By sharing openly and honestly, you can help your child understand the situation and better process their grief throughout the coming weeks.

Answer Their Questions (as Best as You Can)

Anytime something new happens in a child’s life, they have lots of questions. While we may not have the answers to everything, answering their questions as best as we can helps our children make sense of new, confusing events while also easing their fears about the situation. In the case of a loss of a loved one, children often experience large amounts of fear and pain that they don’t always know how to express, especially when their little brains are still trying to make sense of things.

About a week after my daughters’ grandfather died, my oldest daughter asked me lots of questions about what happens after someone dies. While I obviously couldn’t answer that with any sort of certainty, I did provide her with what information I could about religious beliefs concerning the afterlife. It opened up the floor to a great discussion, and at the end she seemed satisfied. I didn’t realize it in the moment, but upon reflecting on the conversation I had a realization: my child just wanted me to answer her questions because it provided her with comfort.

It may be hard to answer all of your child’s questions about death and grief, but as long as you acknowledge their questions and answer them as best as you can, your kids will feel much better about everything that’s going on.

Provide Lots of Love

While there are many things you can do for your children after a loss, I personally believe the best thing you can do for them is provide lots of love and attention during this difficult time. Many young children lack the vocabulary and emotional intelligence to accurately describe how they’re feeling when they experience complex emotions like grief or heartache. However, you can help them deal with these intense emotions and work through them by offering your support and unconditional love.
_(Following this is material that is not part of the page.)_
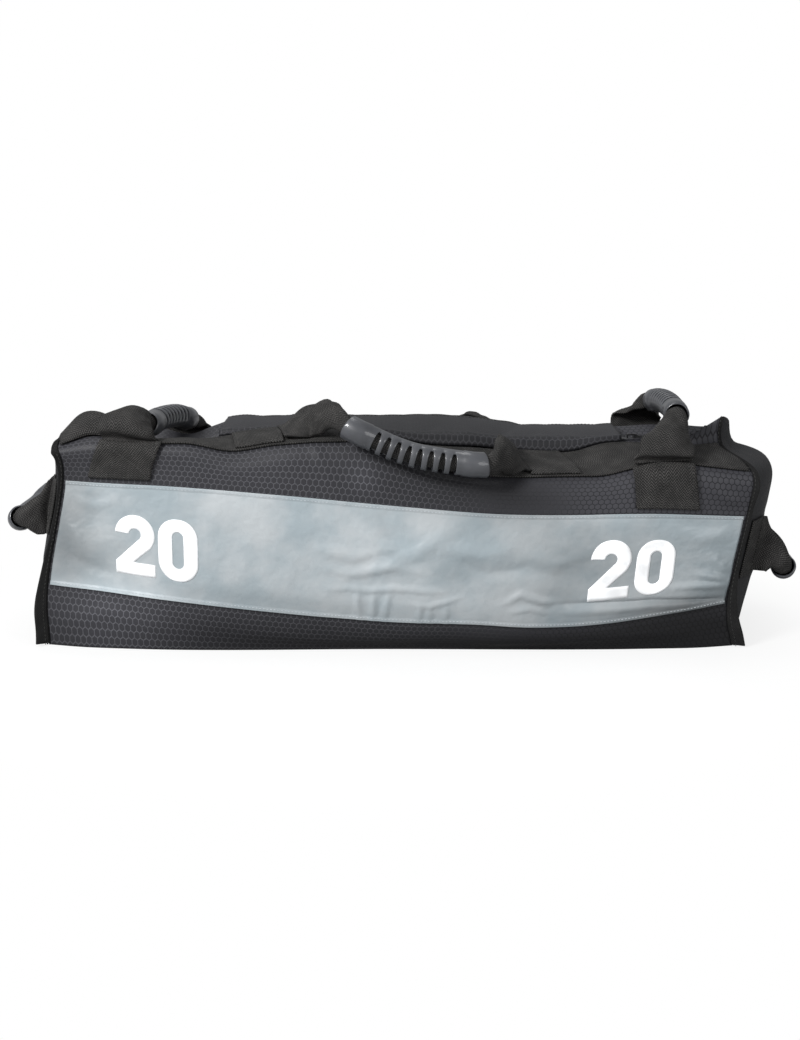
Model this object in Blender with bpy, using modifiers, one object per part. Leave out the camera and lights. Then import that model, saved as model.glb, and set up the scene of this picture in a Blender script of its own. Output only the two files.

Be sure to tell your children that you love them, provide hugs when they ask (or offer them without prompting), and let them know you’re here to support them in any way they need. Don’t just assume they know these things — make it very obvious. Whether you realize it or not, just doing these things will help your child feel loved and less alone while they process the loss.

Although several weeks have passed since my kids’ grandfather passed away, I know we aren’t quite out of the woods yet. But as each new wave comes, I will continue to support my children, listen to their concerns and shower them in love. At the end of the day, that’s all a parent can really do for their child in the aftermath of such a loss.